Bishop Paul L. Leeland of the Alabama-West Florida Conference did not join in the lawsuit because he is on spiritual leave. He did join Willimon in decrying the law.
“HB56 violates the basic understanding of our Christian faith as the church is asked to serve in all ways to all people at all times,” Leeland said in a June 15 statement. “It is essential that we manifest the presence of Christ in the community regardless of a person’s status.”
However, the law does have its supporters in the church, Willimon acknowledged. One of the lawmakers who helped its passage is a retired United Methodist pastor.
State Rep. Mac Buttram, a Republican from Cullman, campaigned on enacting immigration reform in 2010 and voted for HB56 this summer.
His hope, he said, is that the law is “to get people who are here illegally out of the state so we can have more jobs for Alabamans, for those who want to come here legally.”
Whether unauthorized immigrants are actually taking away jobs is in dispute. Bryan Tolar, president of the Georgia Agribusiness Council, told National Public Radio about Georgia farmers who have not been able to get their fields harvested since the recent passage in that state of a tough immigration law.
Buttram said fears of church leaders about the law are unwarranted. He said there is still no requirement that churches check people’s immigration status before providing them with food, clothes or shelter.

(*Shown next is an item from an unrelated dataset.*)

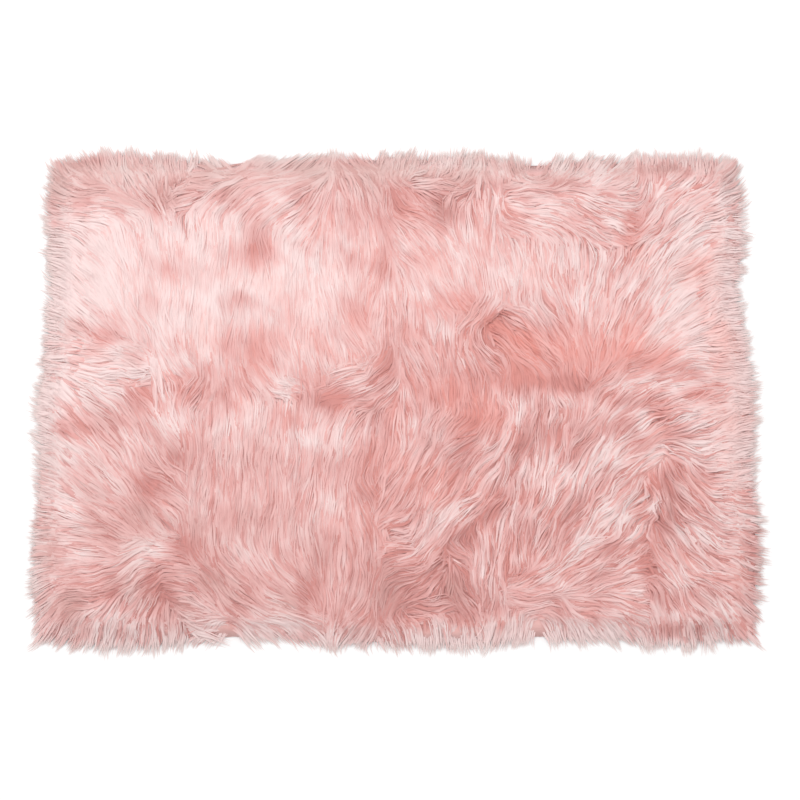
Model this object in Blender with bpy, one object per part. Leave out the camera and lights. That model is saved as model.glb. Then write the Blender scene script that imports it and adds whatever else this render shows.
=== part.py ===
"""Shag rug: one cut of long-pile fur cloth lying flat, as one closed solid.

The top is a bed of combed tufts with partings, hollows and soft swells. The
rim is a ring of tapering locks that lie outward on the floor. Metres, +Z up,
with the origin on the floor under the middle of the rug.
"""

import math
from typing import NamedTuple

import bmesh
import bpy
from mathutils import Matrix, Vector, noise

# The bed of pile, without the rim locks.
BED_LENGTH = 0.872          # along X
BED_WIDTH = 0.600           # along Y
BED_HEIGHT = 0.0265         # combed pile between its tufts
RIM_HEIGHT = 0.0125         # pile at the very edge
RIM_FALL = 0.070            # strip along the edge where the pile comes down
CORNER_DRAW = 0.006         # how far a corner is drawn in, for a soft corner
CORNER_SPAN = 0.045         # length of edge that a corner bends
CELLS_LONG = 64
CELLS_WIDE = 44

# Tufts of pile that overlie one another along the comb.
TUFT_PITCH = 0.031
TUFT_LENGTH = 0.088
TUFT_BREADTH = 0.027
TUFT_RISE = 0.0085
TUFT_UNEVEN = 0.45          # share of the rise that differs from tuft to tuft

# Locks at the rim.
LOCK_SHORT = 0.014
LOCK_LONG = 0.031
LOCK_BAND = 0.060           # depth of the edge strip whose middle the locks point away from
LOCK_SWAY = 14.0            # degrees that neighbouring bunches of locks turn aside
TIP_HEIGHT = 0.0016


class EdgePoint(NamedTuple):
    """How far an edge stands out from its straight line at one place."""
    at: float
    out: float


LEFT_EDGE = (
    EdgePoint(-0.30, 0.001), EdgePoint(-0.21, 0.003), EdgePoint(-0.12, -0.001),
    EdgePoint(0.00, 0.004), EdgePoint(0.035, -0.002), EdgePoint(0.10, -0.004),
    EdgePoint(0.15, -0.010), EdgePoint(0.21, -0.001), EdgePoint(0.30, 0.002),
)
RIGHT_EDGE = (
    EdgePoint(-0.30, 0.001), EdgePoint(-0.20, 0.005), EdgePoint(-0.10, 0.000),
    EdgePoint(0.00, 0.005), EdgePoint(0.06, 0.000), EdgePoint(0.135, -0.013),
    EdgePoint(0.19, -0.003), EdgePoint(0.30, 0.001),
)
LONG_EDGE = (
    EdgePoint(-0.44, 0.003), EdgePoint(-0.31, 0.002), EdgePoint(-0.25, -0.004),
    EdgePoint(-0.13, -0.005), EdgePoint(-0.06, 0.001), EdgePoint(0.10, 0.002),
    EdgePoint(0.16, -0.006), EdgePoint(0.27, -0.006), EdgePoint(0.33, 0.001),
    EdgePoint(0.44, 0.002),
)


class Comb(NamedTuple):
    """The slope of the pile's lines around one place, in degrees from +X."""
    x: float
    y: float
    slope: float
    reach: float


COMBS = (
    Comb(-0.41, 0.28, 158, 0.06), Comb(-0.31, 0.27, 120, 0.05), Comb(-0.18, 0.28, 10, 0.07),
    Comb(-0.08, 0.25, 88, 0.05), Comb(0.03, 0.26, 140, 0.05), Comb(0.12, 0.25, 112, 0.04),
    Comb(0.22, 0.27, 168, 0.08), Comb(0.38, 0.26, 42, 0.07),
    Comb(-0.41, 0.15, 128, 0.07), Comb(-0.22, 0.15, 92, 0.12), Comb(0.03, 0.14, 112, 0.08),
    Comb(0.21, 0.15, 96, 0.07), Comb(0.36, 0.14, 38, 0.08),
    Comb(-0.40, 0.04, 170, 0.06), Comb(0.15, 0.06, 130, 0.05), Comb(0.38, 0.03, 8, 0.07),
    Comb(-0.40, -0.07, 138, 0.08), Comb(-0.19, -0.09, 86, 0.11), Comb(0.06, -0.07, 50, 0.07),
    Comb(0.20, -0.09, 56, 0.10), Comb(0.40, -0.04, 24, 0.05),
    Comb(-0.40, -0.20, 176, 0.07), Comb(-0.18, -0.24, 128, 0.07), Comb(-0.07, -0.23, 94, 0.04),
    Comb(0.04, -0.20, 24, 0.05), Comb(0.13, -0.21, 84, 0.05), Comb(0.24, -0.25, 26, 0.08),
    Comb(0.39, -0.19, 140, 0.08),
)


class Parting(NamedTuple):
    """A trough where the pile parts, from one end to the other, bowed aside."""
    x0: float
    y0: float
    x1: float
    y1: float
    bow: float
    reach: float
    depth: float


PARTINGS = (
    Parting(-0.345, 0.012, -0.120, 0.020, 0.006, 0.012, 0.004),
    Parting(-0.120, 0.018, -0.015, 0.008, -0.008, 0.014, 0.008),
    Parting(-0.015, 0.012, 0.180, 0.026, -0.004, 0.014, 0.006),
    Parting(0.180, 0.026, 0.440, 0.012, 0.010, 0.014, 0.008),
    Parting(-0.017, 0.290, -0.012, 0.090, 0.006, 0.012, 0.005),
    Parting(-0.016, -0.010, -0.012, -0.285, -0.006, 0.012, 0.006),
    Parting(0.072, -0.205, 0.205, -0.050, -0.018, 0.014, 0.008),
    Parting(0.330, -0.030, 0.334, -0.285, 0.010, 0.014, 0.009),
    Parting(0.316, 0.285, 0.306, 0.205, 0.000, 0.012, 0.007),
    Parting(0.120, 0.248, 0.300, 0.214, -0.008, 0.012, 0.004),
    Parting(-0.440, -0.190, -0.270, -0.180, 0.012, 0.014, 0.004),
)


class Swell(NamedTuple):
    """A broad rise of the pile, or a hollow where the rise is negative."""
    x: float
    y: float
    reach: float
    rise: float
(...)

To get into trouble, he said, “I would have to know a person is illegal and act with the intent of harboring them from detention or prosecution.”
There’s a problem, he said, if a congregation identifies itself as a sanctuary church for those not lawfully in the United States. “Then I am saying I am welcoming you and will do whatever I need to do to help you stay here,” Buttram said.
More than 160 people gather June 28 in Highlands United Methodist Church in Birmingham to share in worship, prayer and discussion about
Only General Conference, the denomination’s top legislative body, can speak for The United Methodist Church. The church in its Social Principles, approved by General Conference, has called on the church and society “to recognize the gifts, contributions, and struggles of those who are immigrants and to advocate for justice for all.”
The 2008 General Conference also urged the United States to reform immigration laws and make “family unity, students being able to get an education at an affordable rate, fair and just treatment of laborers and a reasonable path towards citizenship a priority.”
The laws in all of these states pose a challenge to the church, said Laurie Anderson, the new immigration grassroots coordinator for the United Methodist Board of Church and Society. She is working with congregations to help recent immigrants and people with deep roots in the United States build relationships.
“We are all God’s children, and we don’t walk around asking for people’s papers,” she said. “I think if people had those relationships created, they wouldn’t be so quick to enact these laws that really do single out an oppressed group.”